This I Believe

Alex - State College, Pennsylvania
Entered on December 11, 2006

What Happened to “Hello?”

I believe in saying “hello.” Being openly friendly reflects well, and it makes others feel good. Sometimes all it takes is a nice smile and “hello” from somebody to turn a bad day around. I’m not saying that I believe in stopping everybody you see and asking how their day is going. I believe simply in acknowledging one another.

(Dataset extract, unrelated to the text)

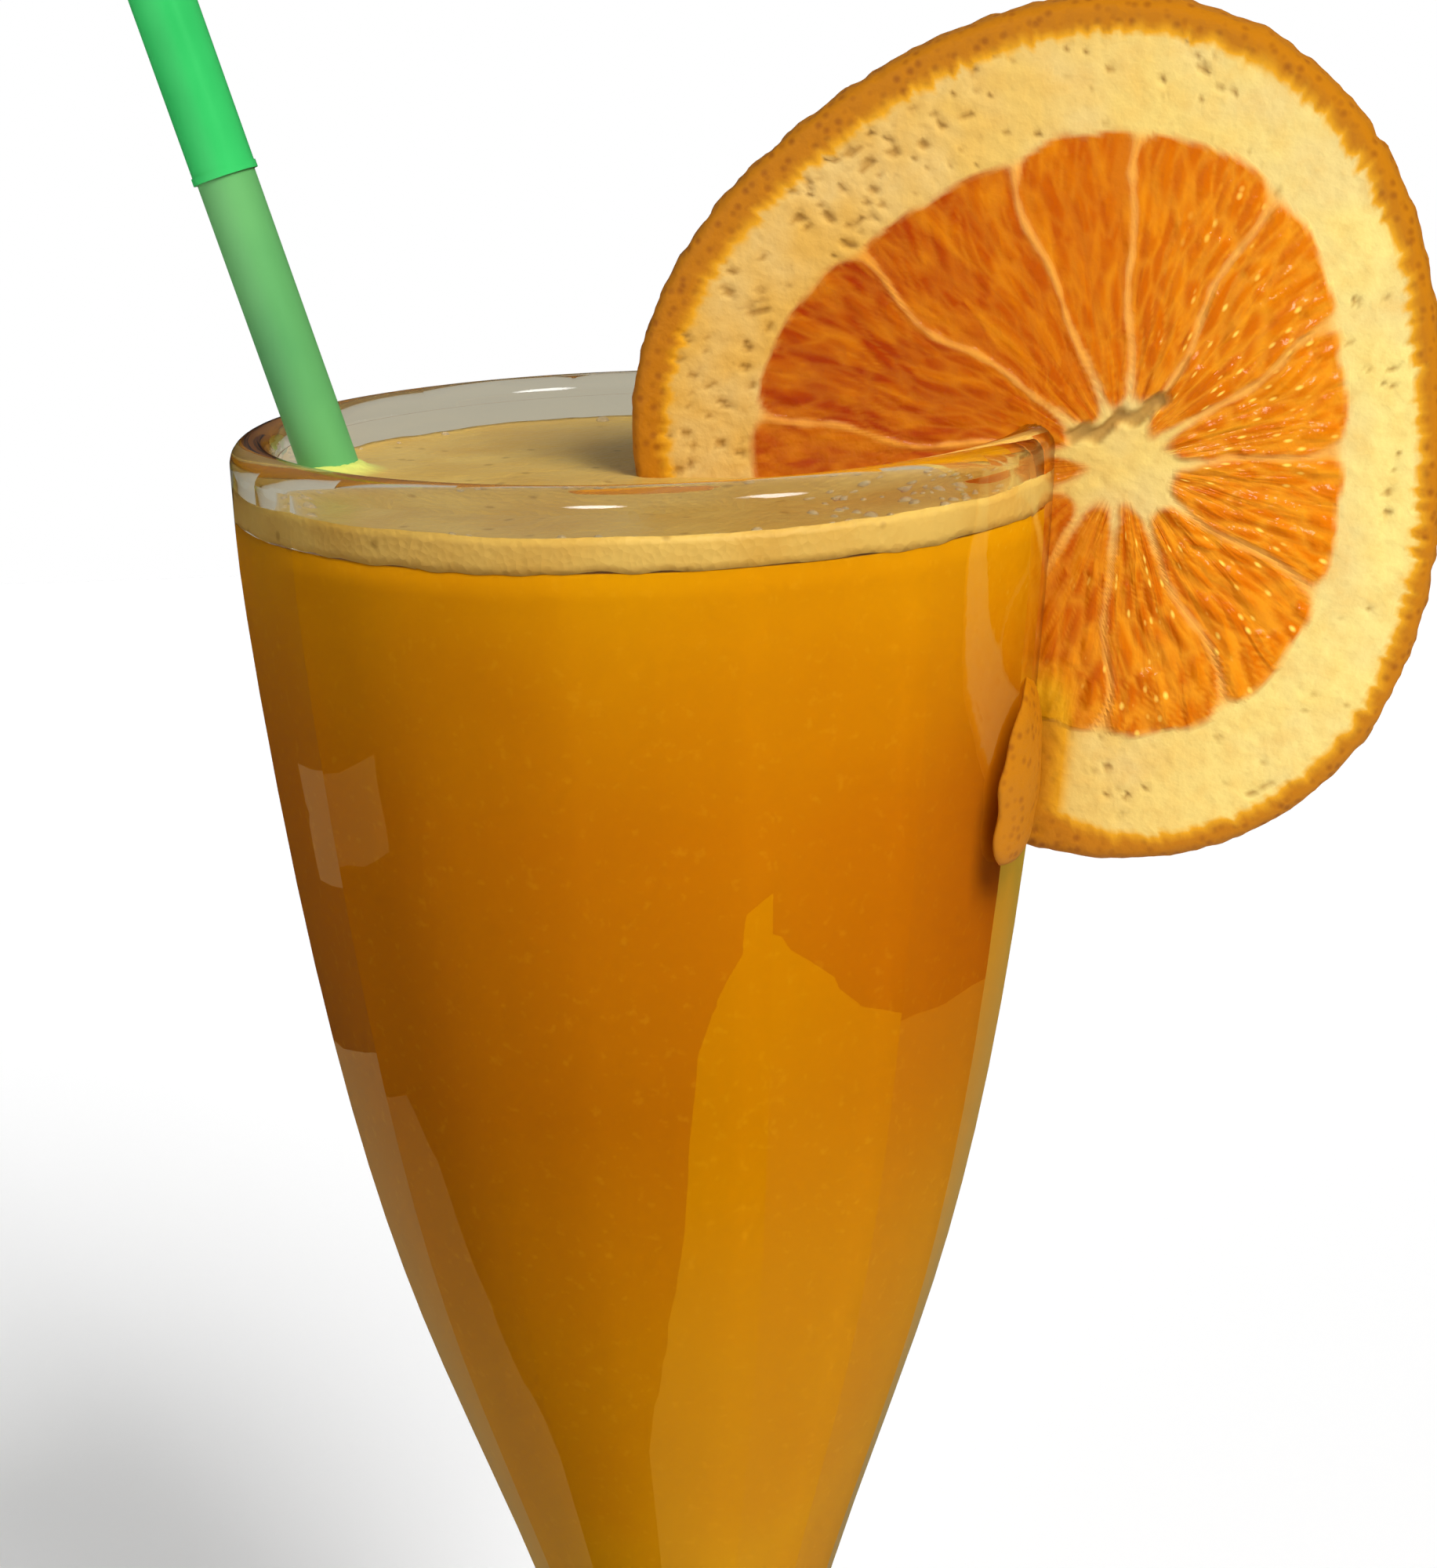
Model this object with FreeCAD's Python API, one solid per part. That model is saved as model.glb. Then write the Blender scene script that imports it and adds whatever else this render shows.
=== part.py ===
"""Footed juice glass filled with orange juice, with a straw and an orange slice on its rim.

Millimetres, +Z up. The origin is the middle of the flat underside of the foot.
Depths are measured down from the rim, and sides are angles about the glass's axis from +X.
"""
import FreeCAD, Part
import math
import os

os.makedirs("parts", exist_ok=True)

# Glass
glass_height = 190.0
mouth_radius = 38.55       # widest outer radius, a little below the rim
wall = 4.2
stem_height = 43.0         # table up to the neck, where the bowl starts
solid_floor = 13.0         # neck up to the lowest point inside
neck_radius = 7.2
stem_radius = 6.2          # narrowest part of the stem
stem_narrow_height = 30.0  # height of that part above the table
foot_radius = 34.0
foot_edge = 3.6            # thickness of the foot at its edge
foot_crown_radius = 12.3   # where the foot's top meets the stem's flare
foot_crown = 9.0           # and the height there
flute_count = 16
flute_side = -97.4         # side of one ridge between two flutes
flute_flatness = 0.8       # 0 leaves the bowl round, 1 makes each flute flat across
flute_fade_top = 14.0      # the flutes fade in below the lip over this depth
flute_fade_neck = 24.0     # and fade out above the neck
# The bowl's outer line: share of the bowl's depth, share of the way from neck to mouth radius
bowl_line = (
    (0.000, 0.992), (0.055, 1.000), (0.150, 0.970), (0.367, 0.842),
    (0.585, 0.619), (0.762, 0.344), (0.850, 0.212), (1.000, 0.000),
)

# Drink
froth_drop = 4.6           # rim down to the froth's top
froth_depth = 2.8

# Straw: a tube whose upper end slides in a slightly wider sleeve
tube_radius = 2.78
tube_wall = 0.22
sleeve_wall = 0.22
straw_rim_side = 171.6     # where it leans on the rim
straw_end_side = -30.0     # where its lower end lies
straw_end_lift = 8.7       # lower end above the lowest point inside the glass
straw_play = 0.3           # between the straw and the glass
join_height = 23.0         # sleeve's lower end above the rim
straw_height = 69.0        # sleeve's upper end above the rim
tube_in_sleeve = 12.0
bead_length = 0.7          # rolled edge at the sleeve's lower end
bead_rise = 0.12

# Orange slice, stood on the rim by a slit
slice_radius = 37.3
slice_lobes = 2.2          # three soft corners of the fruit's outline
slice_oval = 1.1           # and its slight oval
slice_oval_turn = 14.0
slice_thickness = 7.0
slice_side = -12.0         # where it sits on the rim
slice_shift = 1.4          # its middle, outward from the middle of the wall
slice_drop = 1.9           # its middle, below the rim
slit_play = 0.3            # between the slit and the outside of the glass

Z_AXIS = FreeCAD.Vector(0, 0, 1)
ORIGIN = FreeCAD.Vector(0, 0, 0)

lip_radius = wall / 2
lip_height = glass_height - lip_radius
bowl_depth = glass_height - stem_height    # rim down to the neck
cavity_depth = bowl_depth - solid_floor    # rim down to the lowest point inside
sleeve_radius = tube_radius + sleeve_wall


def at(radius, height):
    """A point of a section, drawn in the XZ plane."""
    return FreeCAD.Vector(radius, 0, height)


def polar(radius, side, height):
    """A point at a radius and a side round the glass's axis."""
    angle = math.radians(side)
    return FreeCAD.Vector(radius * math.cos(angle), radius * math.sin(angle), height)


def smooth(points, start=None, end=None):
    """A smooth curve through the points, with set directions at its ends if given."""
    curve = Part.BSplineCurve()
    if start is None:
        curve.interpolate(points)
    else:
        curve.interpolate(Points=points, InitialTangent=start, FinalTangent=end)
    return curve


def turned(edges):
    """The solid made by turning a closed section once round the glass's axis."""
    face = Part.Face(Part.Wire(edges))
    return face.revolve(ORIGIN, Z_AXIS, 360)


def line(a, b):
    return Part.LineSegment(a, b).toShape()


def ease(share):
    """Eases from 0 to 1 as share goes from 0 to 1."""
    share = min(max(share, 0.0), 1.0)
    return share * share * (3 - 2 * share)


bowl_curve = smooth([
    at(neck_radius + across * (mouth_radius - neck_radius), glass_height - down * bowl_depth)
    for down, across in bowl_line
])


def bowl_radius(depth):
    """Outer radius of the bowl, on a ridge, at a depth below the rim."""
    height = glass_height - depth
    low, high = bowl_curve.FirstParameter, bowl_curve.LastParameter
    for _ in range(40):
        middle = (low + high) / 2
        if bowl_curve.value(middle).z > height:
            low = middle
        else:
            high = middle
    return bowl_curve.value(low).x


def cavity_radius(depth):
    """Inner radius of the glass at a depth, above the rounded floor."""
    return bowl_radius(depth) - wall


def flute_section(depth):
    """The bowl's outline at a depth: one arc for each flute, between two ridges."""
    fade_in = ease((depth - lip_radius) / flute_fade_top)
    fade_out = ease((bowl_depth - depth) / flute_fade_neck)
    flatness = flute_flatness * min(fade_in, fade_out)
    radius = bowl_radius(depth)
    height = glass_height - depth
    pitch = 360.0 / flute_count
    sagitta = radius * (1 - math.cos(math.radians(pitch / 2)))
    middle_radius = radius - flatness * sagitta
    edges = []
    for index in range(flute_count):
        side = flute_side + index * pitch
        arc = Part.Arc(
            polar(radius, side, height),
            polar(middle_radius, side + pitch / 2, height),
            polar(radius, side + pitch, height),
        )
        edges.append(arc.toShape())
    return Part.Wire(edges)


def make_cavity():
    """The whole inside of the glass up to the rim, as a solid."""
    side_depth = cavity_depth - 2 * wall
    count = 9
    points = [at(cavity_radius(0), glass_height)]
    points += [
        at(cavity_radius(side_depth * i / count), glass_height - side_depth * i / count)
        for i in range(1, count + 1)
    ]
    floor = at(0, glass_height - cavity_depth)
    first_step = points[1].sub(points[0])
    side = smooth(points + [floor], start=first_step, end=FreeCAD.Vector(-first_step.Length, 0, 0))
    return turned([
        line(at(0, glass_height), points[0]),
        side.toShape(),
        line(floor, at(0, glass_height)),
    ])


def make_stem_and_foot():
    """The stem, flared into a round foot with a rounded edge and a flat underside."""
    edge_radius = foot_edge / 2
    edge_middle = foot_radius - edge_radius
    neck = at(neck_radius, stem_height)
    edge_top = at(edge_middle, foot_edge)
    side = smooth(
        [
            neck,
            at(stem_radius, stem_narrow_height),
            at(foot_crown_radius, foot_crown),
            edge_top,
        ],
        start=bowl_curve.tangent(bowl_curve.LastParameter)[0] * stem_height,
        end=FreeCAD.Vector(foot_radius, 0, -foot_edge),
    )
    rim = Part.Arc(edge_top, at(foot_radius, edge_radius), at(edge_middle, 0)).toShape()
    return turned([
        line(at(0, stem_height), neck),
        side.toShape(),
        rim,
        line(at(edge_middle, 0), ORIGIN),
        line(ORIGIN, at(0, stem_height)),
    ])


def make_lip():
    """The fire-polished lip: a half-round ring on top of the wall."""
    middle = cavity_radius(lip_radius) + lip_radius
    inner = at(middle - lip_radius, lip_height)
    outer = at(middle + lip_radius, lip_height)
    crown = Part.Arc(inner, at(middle, glass_height), outer).toShape()
    return turned([crown, line(outer, inner)])


def make_glass(cavity):
    section_count = 12
    bowl_span = bowl_depth - lip_radius
    depths = [lip_radius + bowl_span * i / section_count for i in range(section_count + 1)]
    bowl = Part.makeLoft([flute_section(depth) for depth in depths], True, False)
    below_lip = Part.makeCylinder(2 * mouth_radius, lip_height)
    body = bowl.fuse(make_stem_and_foot()).cut(cavity.common(below_lip))
    return body.fuse(make_lip()).removeSplitter()


def make_slice(cavity):
    """A cut of the fruit, upright across the rim, its slit open downward over the wall."""
    across = cavity_radius(0) + wall / 2 + slice_shift
    up = glass_height - slice_drop
    half = slice_thickness / 2
    count = 36
    points = []
    for index in range(count):
        angle = 2 * math.pi * index / count
        radius = slice_radius - slice_lobes * math.cos(3 * angle)
        radius -= slice_oval * math.cos(2 * angle - math.radians(2 * slice_oval_turn))
        x = across + radius * math.cos(angle)
        points.append(FreeCAD.Vector(x, half, up + radius * math.sin(angle)))
    outline = Part.BSplineCurve()
    outline.interpolate(points, PeriodicFlag=True)
    face = Part.Face(Part.Wire([outline.toShape()]))
    whole = face.extrude(FreeCAD.Vector(0, -slice_thickness, 0))
    whole.rotate(ORIGIN, Z_AXIS, slice_side)
    slit_depth = slice_drop + slice_radius + 2 * slice_lobes
    count = 6
    points = [
        at(bowl_radius(slit_depth * i / count) + slit_play, glass_height - slit_depth * i / count)
        for i in range(count + 1)
    ]
    wall_room = turned([
        line(at(0, glass_height), points[0]),
        smooth(points).toShape(),
        line(points[-1], at(0, glass_height - slit_depth)),
        line(at(0, glass_height - slit_depth), at(0, glass_height)),
    ])
    return whole.cut(wall_room.cut(cavity))


def straw_line():
    """Lower end and direction of the straw, which leans on the rim and on the wall below."""
    end_depth = cavity_depth - straw_end_lift
    lip_reach = cavity_radius(lip_radius)
    end_reach = cavity_radius(end_depth) - tube_radius - straw_play
    end = polar(end_reach, straw_end_side, glass_height - end_depth)
    lean = math.atan2(lip_reach + end_reach, end_depth)
    reach = lip_reach - tube_radius / math.cos(lean) - straw_play
    contact = polar(reach, straw_rim_side, lip_height)
    return end, contact.sub(end).normalize()


def point_on_straw(end, direction, height):
    return end + direction * ((height - end.z) / direction.z)


def pipe(start, direction, length, outer, inner):
    rod = Part.makeCylinder(outer, length, start, direction)
    return rod.cut(Part.makeCylinder(inner, length, start, direction))


def make_straw():
    """The tube, the sleeve over its upper end, and the rod of space that the tube fills."""
    end, direction = straw_line()
    join = point_on_straw(end, direction, glass_height + join_height)
    top = point_on_straw(end, direction, glass_height + straw_height)
    tube_length = (join - end).Length + tube_in_sleeve
    tube = pipe(end, direction, tube_length, tube_radius, tube_radius - tube_wall)
    sleeve = pipe(join, direction, (top - join).Length, sleeve_radius, tube_radius)
    bead = pipe(join, direction, bead_length, sleeve_radius + bead_rise, tube_radius)
    rod = Part.makeCylinder(tube_radius, tube_length, end, direction)
    return tube, sleeve.fuse(bead).removeSplitter(), rod


def filled(cavity, low, high):
    """The part of the inside of the glass between two depths below the rim."""
    floor = FreeCAD.Vector(-mouth_radius, -mouth_radius, glass_height - low)
    slab = Part.makeBox(2 * mouth_radius, 2 * mouth_radius, low - high, floor)
    return cavity.common(slab)


cavity = make_cavity()
glass = make_glass(cavity)
orange_slice = make_slice(cavity)
straw_tube, straw_sleeve, straw_rod = make_straw()

juice_drop = froth_drop + froth_depth
juice = filled(cavity, cavity_depth, juice_drop).cut(straw_rod).cut(orange_slice)
froth = filled(cavity, juice_drop, froth_drop).cut(straw_rod).cut(orange_slice)

pieces = {
    "glass": glass,
    "juice": juice,
    "froth": froth,
    "straw_tube": straw_tube,
    "straw_sleeve": straw_sleeve,
    "orange_slice": orange_slice,
}
for name, shape in pieces.items():
    shape.exportStep("parts/" + name + ".step")
    box = shape.BoundBox
    print(name, "solids", len(shape.Solids), "valid", shape.isValid(), "volume", round(shape.Volume),
          "x", round(box.XMin, 1), round(box.XMax, 1), "y", round(box.YMin, 1), round(box.YMax, 1),
          "z", round(box.ZMin, 1), round(box.ZMax, 1))
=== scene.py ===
import math

import bmesh
import bpy
import numpy as np
from mathutils import Matrix, Vector, noise


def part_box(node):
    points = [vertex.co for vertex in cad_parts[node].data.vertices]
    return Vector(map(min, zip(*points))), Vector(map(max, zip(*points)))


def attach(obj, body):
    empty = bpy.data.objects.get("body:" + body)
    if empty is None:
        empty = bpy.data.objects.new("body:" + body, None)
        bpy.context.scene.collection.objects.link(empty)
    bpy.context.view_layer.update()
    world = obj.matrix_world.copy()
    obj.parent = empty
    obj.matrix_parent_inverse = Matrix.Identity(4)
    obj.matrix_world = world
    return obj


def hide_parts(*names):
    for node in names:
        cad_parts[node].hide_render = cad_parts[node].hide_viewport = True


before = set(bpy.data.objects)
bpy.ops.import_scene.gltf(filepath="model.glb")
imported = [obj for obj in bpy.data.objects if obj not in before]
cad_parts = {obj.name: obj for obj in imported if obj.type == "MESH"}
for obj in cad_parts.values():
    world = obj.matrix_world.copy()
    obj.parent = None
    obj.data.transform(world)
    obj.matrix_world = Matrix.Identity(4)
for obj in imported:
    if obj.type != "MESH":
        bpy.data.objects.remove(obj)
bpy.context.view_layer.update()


# ---------------------------------------------------------------- the glass
# A footed juice glass of pressed soda-lime glass, fire-polished after it left
# the mould. Sixteen shallow flutes run down the outside; the inside is round.
MM = 0.001                     # sizes are in millimetres, and the frame in metres
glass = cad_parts["glass"]
clear_tint = "E6E4DA"          # thick pressed glass takes a little of the light
lamp_tint = "F0F1EC"           # and less of the lamp's light on its way through
glass_ior = 1.52
mould_ripple_mm = 14.0         # slow waves left by the mould's cooling
mould_ripple_depth = 0.05


def linear(colour):
    """Turns an sRGB hex colour into the linear RGBA that a socket takes."""
    channels = [int(colour[i:i + 2], 16) / 255 for i in (0, 2, 4)]
    return [c / 12.92 if c <= 0.04045 else ((c + 0.055) / 1.055) ** 2.4
            for c in channels] + [1.0]


def add(tree, kind, settings=None, links=None):
    """Adds a node, with its properties and inputs set and its inputs linked."""
    made = tree.nodes.new("ShaderNode" + kind)
    for name, value in (settings or {}).items():
        if isinstance(name, int) or name in made.inputs:
            made.inputs[name].default_value = value
        else:
            setattr(made, name, value)
    for name, source in (links or {}).items():
        tree.links.new(source, made.inputs[name])
    return made


def new_material(name):
    """An empty node material, with its output node."""
    material = bpy.data.materials.new(name)
    material.use_nodes = True
    material.node_tree.nodes.clear()
    return material, material.node_tree, add(material.node_tree, "OutputMaterial")


def position_mm(tree):
    """The point on the surface, in millimetres from the middle of the foot."""
    place = add(tree, "TexCoord").outputs["Object"]
    return add(tree, "VectorMath", {"operation": "SCALE", "Scale": 1 / MM},
               {0: place}).outputs[0]


def dress(piece, material):
    """Gives a piece its one material."""
    piece.data.materials.clear()
    piece.data.materials.append(material)


# Pressed soda-lime glass: clear, bright at its edges, faintly rippled. Light
# from the lamp goes straight through it, so that the drink behind it is lit.
pressed_glass, tree, output = new_material("pressed_soda_lime_glass")
ripple = add(tree, "TexNoise", {"Scale": 1 / mould_ripple_mm, "Detail": 1.0},
             {"Vector": position_mm(tree)})
ripple_bump = add(tree, "Bump", {"Strength": mould_ripple_depth, "Distance": 1 * MM},
                  {"Height": ripple.outputs["Fac"]})
clear = add(tree, "BsdfPrincipled", {
    "Base Color": linear(clear_tint), "Roughness": 0.0, "IOR": glass_ior,
    "Transmission Weight": 1.0}, {"Normal": ripple_bump.outputs[0]})
lamp_passes = add(tree, "BsdfTransparent", {"Color": linear(lamp_tint)})
rays = add(tree, "LightPath")
mixed = add(tree, "MixShader", {}, {
    0: rays.outputs["Is Shadow Ray"], 1: clear.outputs[0], 2: lamp_passes.outputs[0]})
tree.links.new(mixed.outputs[0], output.inputs["Surface"])
dress(glass, pressed_glass)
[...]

My graduating class in high school was no bigger than 120 students. Everybody knew each other by their full names, what sports they played, who they dated last, and what type of grades they got. This is what I was faced with when I transferred there. A power plant had moved into my backyard, and my family was forced to relocate. Transferring to a new school was the first time in my life that I had to stray from my comfort level. I was the talk of the school because I was the “new kid.” Being the shy kid that I am, I was very reserved for the first few weeks. I didn’t quite know what to do. I didn’t really talk to anyone, and I didn’t really acknowledge anyone. Not surprisingly, people weren’t exactly drawn to me. Eventually, I decided to acknowledge people. I started to smile and say “hello” as I passed people in the halls. When I would sit down in class, I would say “hello” to the person sitting next to me. Before I knew it, I had a few friends in each class. Each week I was getting more and more familiar with people. It wasn’t long before word had spread that I was a good kid. All of a sudden I had a solid group of friends, I was joining sports teams, and I almost immediately began to like this new school much better.

Today, I will tell you that I would go back to high school any day. It was a great four years and I met some awesome people. After two years of college, many people lose contact with their high school friends. I get a call from every one of my best high school friends every week. Being friendly had completely changed the way people thought of me. At first, I was perceived as “stuck up,” weird, and introverted. Smiling and saying “hello” to my fellow classmates made people want to be around me. Now, I have friends that I would not trade for the world.

I believe that saying “hello” to people can make a world of difference in how you are perceived. It feels much better to get a smile and “hello” from somebody than a cold shoulder. I know that it’s a bit intense to say “hello” to everybody you see, but if it’s somebody you recognize, smile and wave. They won’t bite.